— START PROVIDED MATERIAL —

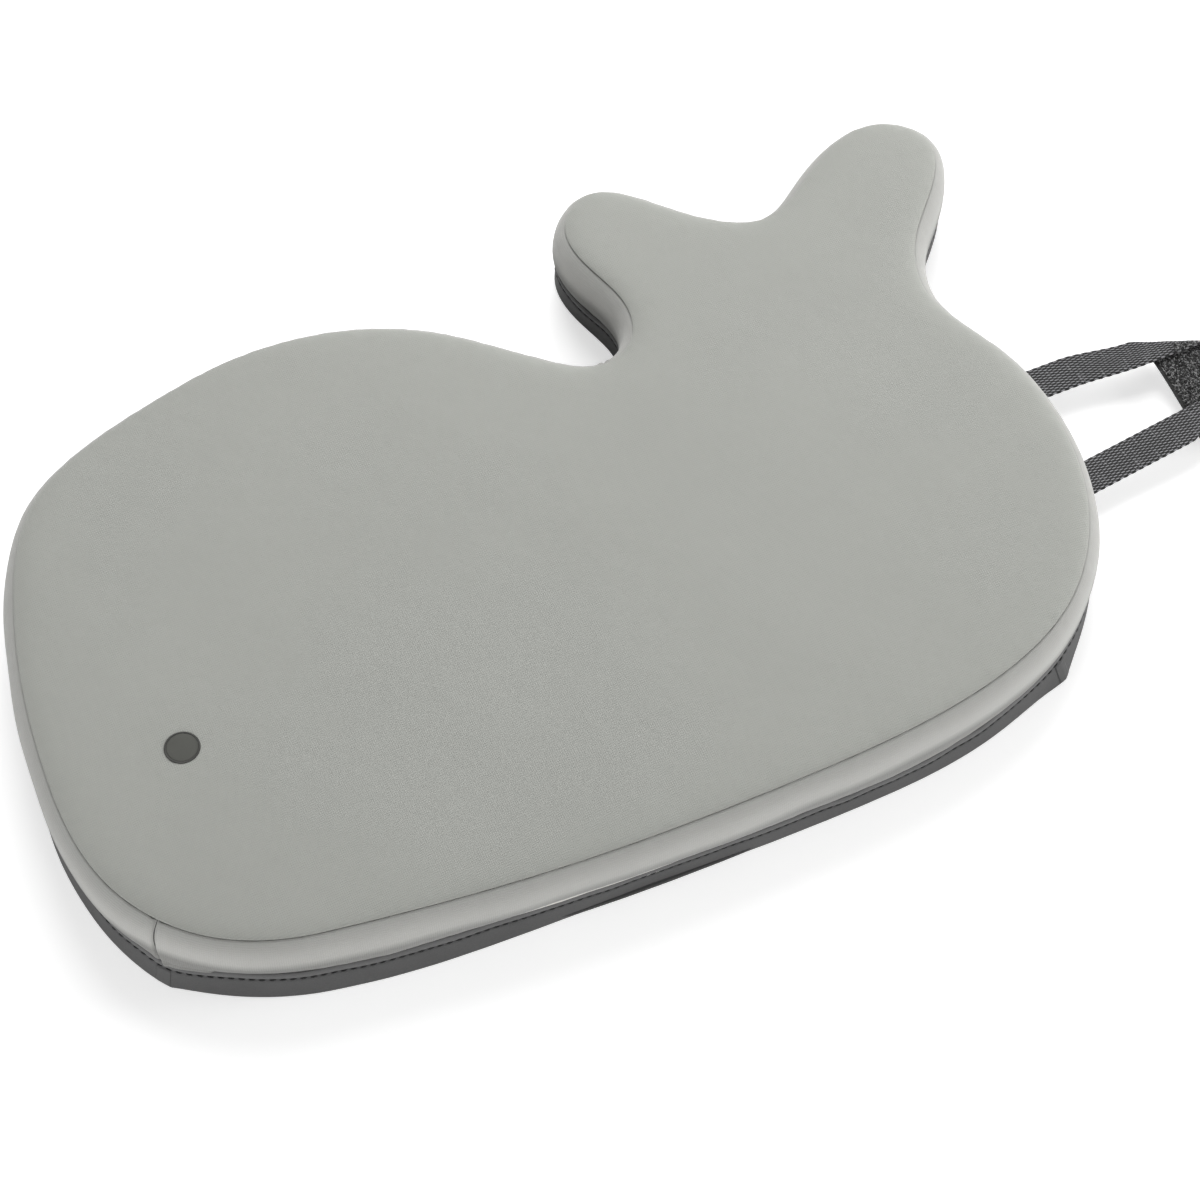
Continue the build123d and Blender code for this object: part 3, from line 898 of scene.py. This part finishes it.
def loop_point(x, y, z):
    """A point of the loop. What stands higher also leans back towards the pad's front."""
    lift = loop_lift(x, y)
    droop = 2.0 * smooth_step(y, UPPER_LOW - 24, UPPER_LOW - 1) + 2.2 * smooth_step(y, UPPER_LOW, UPPER_HIGH)
    droop = droop * smooth_step(x, SWING_X + 14, SWING_X + 46)
    return np.stack([x - 0.3 * lift, y - 0.45 * lift - droop, z + lift], -1)


def weave_relief(along, across):
    """The height of the woven floats, 0 to 1."""
    rib = across / RIB
    within = rib % 1
    ridge = 1 - np.abs(within - 0.5) * 2
    turns = along / FLOAT + 0.5 * np.floor(rib) + SLANT * within
    wave = 0.5 + 0.5 * np.cos(2 * math.pi * turns)
    return wave * ridge**0.7


def ribbon(name, surface, along, across, material, thick=STRAP_THICK, relief=0.16):
    """A woven strap. surface gives its middle for grids of along and across, both in millimetres."""
    scallop = 0.13 * np.cos(2 * math.pi * along / FLOAT) * np.sign(across)
    middle = surface(along, across + scallop * np.clip(np.abs(across) / HALF, 0, 1) ** 12)
    step_a = np.gradient(middle, axis=0)
    step_b = np.gradient(middle, axis=1)
    normal = np.cross(step_a, step_b)
    normal /= np.linalg.norm(normal, axis=-1)[..., None]
    edge = np.clip((HALF - np.abs(across)) / 0.6, 0, 1) ** 0.5
    bulk = (thick / 2 - relief) * (0.45 + 0.55 * edge)
    woven = relief * weave_relief(along, across) * edge
    upper = middle + normal * (bulk + woven)[..., None]
    lower = middle - normal * (bulk + woven)[..., None]
    rows, columns = along.shape
    n = rows * columns
    faces = grid_faces(rows, columns) + grid_faces(rows, columns, start=n)
    rim_loop = [(0, j) for j in range(columns)] + [(i, columns - 1) for i in range(1, rows)]
    rim_loop += [(rows - 1, j) for j in range(columns - 2, -1, -1)]
    rim_loop += [(i, 0) for i in range(rows - 2, 0, -1)]
    ids = [i * columns + j for i, j in rim_loop]
    faces += [[a, b, n + b, n + a] for a, b in zip(ids, ids[1:] + ids[:1])]
    weave = np.stack([along, across, 0 * along], -1).reshape(-1, 3)
    vertices = np.vstack([upper.reshape(-1, 3), lower.reshape(-1, 3)])
    return finish_mesh(name, vertices, faces, material, np.vstack([weave, weave]))


def strap_grid(starts, ends, step=0.36, columns=67):
    """Along and across values: each column runs from its own start to its own end."""
    rows = int(np.max(ends - starts) / step)
    across = np.linspace(-HALF, HALF, columns)
    share = np.linspace(0, 1, rows)[:, None]
    along = starts[None] + share * (ends - starts)[None]
    return along, np.repeat(across[None], rows, 0)


def upper_surface(along, across):
    """The upper leg, wrapped over its slanted fold. along is measured from the swing line."""
    line = np.array([math.cos(FOLD_ANGLE), -math.sin(FOLD_ANGLE)])
    out = np.array([math.sin(FOLD_ANGLE), math.cos(FOLD_ANGLE)])
    x = SWING_X + along - FOLD_FAR[0]
    y = UPPER_Y + across - FOLD_FAR[1]
    past = x * out[0] + y * out[1]
    turned = np.clip(past / FOLD_RADIUS, 0, math.pi)
    flat = np.minimum(past, 0)
    back = np.maximum(past - math.pi * FOLD_RADIUS, 0)
    reach = flat + FOLD_RADIUS * np.sin(turned) - back
    run = x * line[0] + y * line[1]
    z = STRAP_Z - FOLD_RADIUS * (1 - np.cos(turned))
    px = FOLD_FAR[0] + line[0] * run + out[0] * reach
    py = FOLD_FAR[1] + line[1] * run + out[1] * reach
    return loop_point(px, py, z)


def lower_surface(along, across):
    x = LOWER_START[0] + FORWARD[0] * along + LEFTWARD[0] * across
    y = LOWER_START[1] + FORWARD[1] * along + LEFTWARD[1] * across
    return loop_point(x, y, np.full_like(x, STRAP_Z))


STRAP_COLUMNS = 67      # mesh points across the webbing


def make_upper_strap():
    """The upper leg, with its fold and short tail."""
    across = np.linspace(-HALF, HALF, STRAP_COLUMNS)
    fold_start = (FOLD_FAR[0] - SWING_X) + (HALF - across) / math.tan(FOLD_ANGLE)
    wrap = math.pi * FOLD_RADIUS / math.sin(FOLD_ANGLE)
    tail = (across + HALF) / math.sin(2 * FOLD_ANGLE)
    start = np.full(STRAP_COLUMNS, ROOT_X - SWING_X)
    parts = [strap_grid(start, fold_start)]
    parts.append(strap_grid(fold_start, fold_start + wrap, 0.3))
    parts.append(strap_grid(fold_start + wrap, fold_start + wrap + tail + 0.6, 0.6))
    along = np.vstack([parts[0][0]] + [p[0][1:] for p in parts[1:]])
    across = np.vstack([parts[0][1]] + [p[1][1:] for p in parts[1:]])
    piece = ribbon("upper_webbing", upper_surface, along, across, WEBBING)
    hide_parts("upper_strap", "upper_strap_root")
    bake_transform(piece)


SPLIT = 22.0        # where the lower leg's two meshes meet, well clear of both hinges


def make_lower_strap():
    """The lower leg, and its free end that peels."""
    across = np.linspace(-HALF, HALF, STRAP_COLUMNS)
    start = np.full(STRAP_COLUMNS, ROOT_X - SWING_X)
    along, side = strap_grid(start, np.full(STRAP_COLUMNS, SPLIT))
    leg = ribbon("lower_webbing", lower_surface, along, side, WEBBING)
    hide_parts("lower_strap", "lower_strap_root")
    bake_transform(leg)
    slant = (HALF + across) / math.tan(math.radians(28))
    round_near = 4.5 * (1 - np.sqrt(1 - np.clip((4.5 - (across + HALF)) / 4.5, 0, 1) ** 2))
    ends = LEG_LENGTH + 4.0 + slant - 0.55 * round_near
    along, side = strap_grid(np.full(STRAP_COLUMNS, SPLIT), ends)
    tab = ribbon("closure_tab", lower_surface, along, side, WEBBING)
    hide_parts("strap_tab")
    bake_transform(tab)


def tape_outline_x(y):
    """The soft tape's left edge, which bows a little and leans."""
    share = (y - PILE_LOW[1]) / (PILE_HIGH[1] - PILE_LOW[1])
    return PILE_LOW[0] - 3.0 + 2.0 * share + 0.7 * np.sin(math.pi * np.clip(share, 0, 1))


def make_pile_tape():
    """The soft tape that crosses the loop: woven edges and a brushed middle."""
    rows, columns = 118, 58
    v = np.linspace(0, 1, rows)[:, None]
    u = np.linspace(0, 1, columns)[None]
    width = PILE_HIGH[0] - PILE_LOW[0]
    slope = math.tan(FOLD_ANGLE)
    top_y = FOLD_FAR[1] - (PILE_LOW[0] + u * width - FOLD_FAR[0]) * slope - 1.4
    y = PILE_LOW[1] + v * (top_y - PILE_LOW[1])
    x = tape_outline_x(y) + u * width + 0 * y
    middle_z = (PILE_LOW[2] + PILE_HIGH[2]) / 2 + 0 * x
    hairy = seeded.uniform(0, 1, x.shape)
    hairy = (hairy + np.roll(hairy, 1, 0) + np.roll(hairy, 1, 1)) / 3
    inside = smooth_step(np.minimum(u, 1 - u) * width, 0.9, 2.0) * np.ones_like(x)
    half_thick = 0.4 + inside * (0.2 + 0.45 * hairy)
    upper = loop_point(x, y, middle_z - 0.3 + half_thick)
    lower = loop_point(x, y, middle_z - 0.65)
    n = rows * columns
    faces = grid_faces(rows, columns) + grid_faces(rows, columns, start=n)
    ids = [j for j in range(columns)] + [i * columns + columns - 1 for i in range(1, rows)]
    ids += [(rows - 1) * columns + j for j in range(columns - 2, -1, -1)]
    ids += [i * columns for i in range(rows - 2, 0, -1)]
    faces += [[a, b, n + b, n + a] for a, b in zip(ids, ids[1:] + ids[:1])]
    vertices = np.vstack([upper.reshape(-1, 3), lower.reshape(-1, 3)])
    tape = finish_mesh("pile_tape_cloth", vertices, faces, PILE)
    pick = seeded.choice(np.flatnonzero(inside.ravel() > 0.3), 2600, replace=False)
    centres = upper.reshape(-1, 3)[pick]
    strays = 420        # yarn loops that may overrun on to the folded webbing
    over = np.column_stack([seeded.uniform(-11, 1.5, strays), -seeded.uniform(0.2, 5.0, strays)])
    tip = FOLD_FAR + (math.cos(FOLD_ANGLE) * 33.0, -math.sin(FOLD_ANGLE) * 33.0)
    turned = tip + over @ np.array([
        (math.cos(FOLD_ANGLE), -math.sin(FOLD_ANGLE)), (math.sin(FOLD_ANGLE), math.cos(FOLD_ANGLE))
    ])
    on_fold = loop_point(turned[:, 0], turned[:, 1], np.full(strays, STRAP_HIGH + 0.1))
    centres = np.vstack([centres, on_fold[turned[:, 1] > UPPER_LOW + 0.4]])
    count = len(centres)
    angles = seeded.uniform(0, math.pi, count)
    along = np.column_stack([np.cos(angles), np.sin(angles), seeded.normal(0, 0.3, count)])
    along /= np.linalg.norm(along, axis=1)[:, None]
    ups = np.tile((0.0, 0.0, 1.0), (count, 1))
    fuzz = capsules("pile_loops", centres, along, ups, 1.5, 0.33, PILE_YARN, 1.0)
    for piece, slot in ((tape, "pile"), (fuzz, "pile")):
        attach(piece, "loop")
    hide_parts("pile_tape")


def row_of_stitches(name, starts, ends, material, body, node, pitch=2.6, length=2.0, thick=0.34):
    """Stitches in straight rows on the loop, from each start to each end."""
    centres, along = [], []
    for a, b in zip(starts, ends):
        a, b = np.array(a, float), np.array(b, float)
        count = max(int(np.linalg.norm(b - a) / pitch), 2)
        for k in range(count):
            centres.append(a + (b - a) * (k + 0.5) / count)
            along.append((b - a) / np.linalg.norm(b - a))
    centres, along = np.array(centres), np.array(along)
    centres[:, 2] += loop_lift(centres[:, 0], centres[:, 1])
    ups = np.tile((0.0, 0.0, 1.0), (len(centres), 1))
    piece = capsules(name, centres, along, ups, length, thick, material)
    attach(piece, body)
    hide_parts(node)


def make_stitches():
    """The stitches that hold the soft tape and the hook tape."""
    low, high = (np.array(c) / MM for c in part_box("pile_stitches"))
    z = PILE_HIGH[2] - 0.15
    starts = [(x, low[1], z) for x in (low[0] + 0.6, high[0] - 0.3)]
    ends = [(x, high[1], z) for x in (low[0] + 0.9, high[0] - 0.1)]
    row_of_stitches("pile_stitching", starts, ends, GROUND_THREAD, "loop", "pile_stitches")
    low, high = (np.array(c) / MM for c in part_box("hook_stitches"))
    start = (low[0], low[1] + 0.3, STRAP_HIGH + 0.02)
    end = (high[0], high[1] - 0.3, STRAP_HIGH + 0.02)
    row_of_stitches("hook_stitching", [start], [end], GROUND_THREAD, "tab", "hook_stitches")


def make_hook_tape():
    """The stiff tape under the free end, with rows of small bent hooks that point down."""
    low, high = (np.array(c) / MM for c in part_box("hook_tape"))
    cad = frame["nodes"]["hook_tape"]
    corners = np.array([v.co for v in cad.data.vertices]) / MM
    flat = np.unique(corners[corners[:, 2] < low[2] + 0.05][:, :2].round(3), axis=0)
    middle = flat.mean(0)
    order = np.argsort(np.arctan2(*(flat - middle).T[::-1]))
    loop = flat[order]
    vertices, faces = [], []
    n = len(loop)
    for z in (high[2] - 0.35, high[2] - 0.05):
        for x, y in loop:
            vertices.append((x, y, z + float(loop_lift(x, y))))
    faces += [list(range(n)), list(range(2 * n - 1, n - 1, -1))]
    faces += [[j, (j + 1) % n, n + (j + 1) % n, n + j] for j in range(n)]
    shrunk = middle + (loop - middle) * 0.86
    spots = np.array([
        (x, y) for x in np.arange(low[0], high[0], 1.3) for y in np.arange(low[1], high[1], 1.3)
    ])
    sides = 5
    for x, y in spots[inside_of(spots, shrunk)]:
        start = len(vertices)
        base = high[2] - 0.35 + float(loop_lift(x, y))
        for k in range(4):
            drop, reach = (0.0, 0.22, 0.38, 0.40)[k], (0.0, 0.0, 0.12, 0.30)[k]
            radius = (0.16, 0.13, 0.11, 0.07)[k]
            for j in range(sides):
                angle = 2 * math.pi * j / sides
                vertices.append(
                    (x + reach + radius * math.cos(angle), y + radius * math.sin(angle), base - drop)
                )
        faces += grid_faces(4, sides, wrap_columns=True, start=start)
        faces.append([start + j for j in range(sides)])
        faces.append([start + 3 * sides + j for j in range(sides)])
    piece = finish_mesh("hook_tape_strip", vertices, faces, HOOK, smooth=False)
    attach(piece, "tab")
    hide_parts("hook_tape")


# ---------------------------------------------------------------- the floor
def add_floor():
    """A white floor that glows a little for the camera only, as the ground of a product picture."""
    material, tree, shader = new_material("studio_floor")
    set_finish(shader, 0.9, specular=0.1)
    shader.inputs["Base Color"].default_value = (0.72, 0.72, 0.72, 1)
    shader.inputs["Emission Color"].default_value = (1, 1, 1, 1)
    seen = tree.nodes.new("ShaderNodeLightPath").outputs["Is Camera Ray"]
    lit = math_node(tree, "MULTIPLY", seen, 0.55)
    tree.links.new(lit, shader.inputs["Emission Strength"])
    mesh = bpy.data.meshes.new("studio_floor")
    mesh.from_pydata([(-4, -4, 0), (4, -4, 0), (4, 4, 0), (-4, 4, 0)], [], [(0, 1, 2, 3)])
    mesh.materials.append(material)
    floor = bpy.data.objects.new("studio_floor", mesh)
    floor.location.z = -0.0002
    bpy.context.scene.collection.objects.link(floor)


def finish_cad_nodes():
    """What stays of the frame's own solids: inside pieces, each with its own surface."""
    kept = {
        "foam_core": FOAM,
        "upper_root_tack": GROUND_THREAD,
        "lower_root_tack": GROUND_THREAD,
    }
    for node, material in kept.items():
        mesh_materials = frame["nodes"][node].data.materials
        mesh_materials.clear()
        mesh_materials.append(material)


def make_cover():
    top, surface = make_top()
    sides = make_side_bands()
    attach(top, "pad")
    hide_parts("top_panel")
    for piece, node in zip(sides, ("side_band_belly", "side_band_back")):
        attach(piece, "pad")
        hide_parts(node)
    seam = line_stitches("seam_stitches", -0.6, SEAM_Z - 0.85, 3.2, 2.5, 0.3, SEAM_THREAD)
    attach(seam, "pad")
    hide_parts("top_seam")
    make_join_thread("nose")
    make_join_thread("tail")
    groove = line_stitches(
        "rim_stitches", -0.18, RIM_Z - 0.45, 3.6, 2.6, 0.68, GROUND_THREAD, 0.06, rim_shape
    )
    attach(groove, "pad")
    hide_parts("rim_topstitch")
    make_eye(surface)


add_camera()
add_studio()
add_floor()
finish_cad_nodes()
make_cover()
make_base()
make_sheet()
make_upper_strap()
make_lower_strap()
make_pile_tape()
make_hook_tape()
make_stitches()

— END PROVIDED MATERIAL —

== PROMPT ==
Everything from the first line through the line containing "return wave * ridge**0.7" should be quoted exactly, and nothing beyond it.

== TASK RESPONSE ==
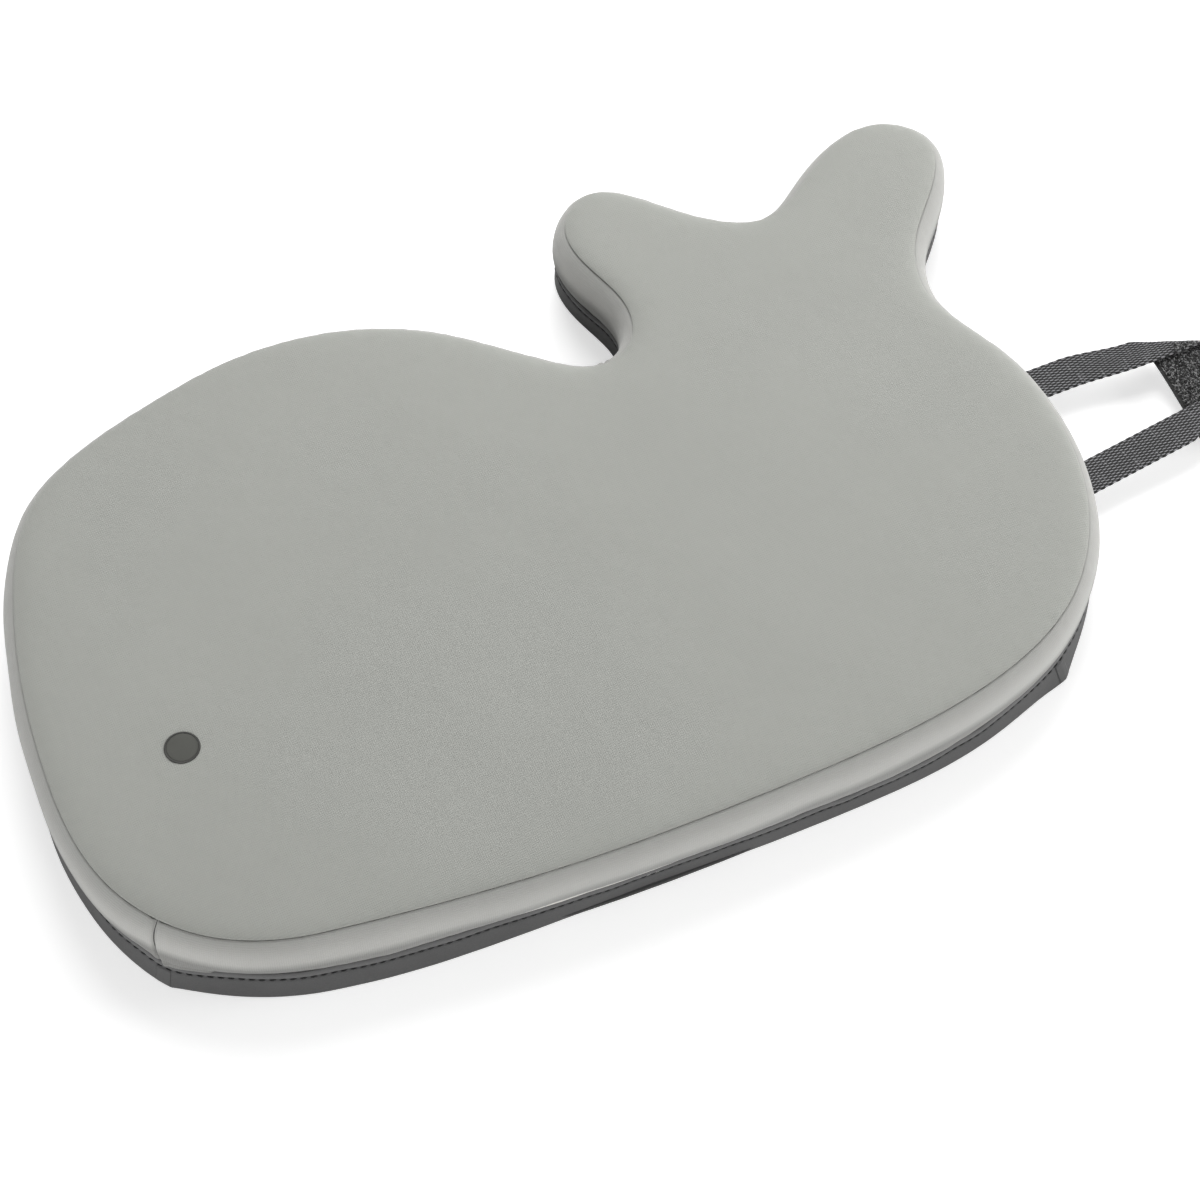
Continue the build123d and Blender code for this object: part 3, from line 898 of scene.py. This part finishes it.
def loop_point(x, y, z):
    """A point of the loop. What stands higher also leans back towards the pad's front."""
    lift = loop_lift(x, y)
    droop = 2.0 * smooth_step(y, UPPER_LOW - 24, UPPER_LOW - 1) + 2.2 * smooth_step(y, UPPER_LOW, UPPER_HIGH)
    droop = droop * smooth_step(x, SWING_X + 14, SWING_X + 46)
    return np.stack([x - 0.3 * lift, y - 0.45 * lift - droop, z + lift], -1)


def weave_relief(along, across):
    """The height of the woven floats, 0 to 1."""
    rib = across / RIB
    within = rib % 1
    ridge = 1 - np.abs(within - 0.5) * 2
    turns = along / FLOAT + 0.5 * np.floor(rib) + SLANT * within
    wave = 0.5 + 0.5 * np.cos(2 * math.pi * turns)
    return wave * ridge**0.7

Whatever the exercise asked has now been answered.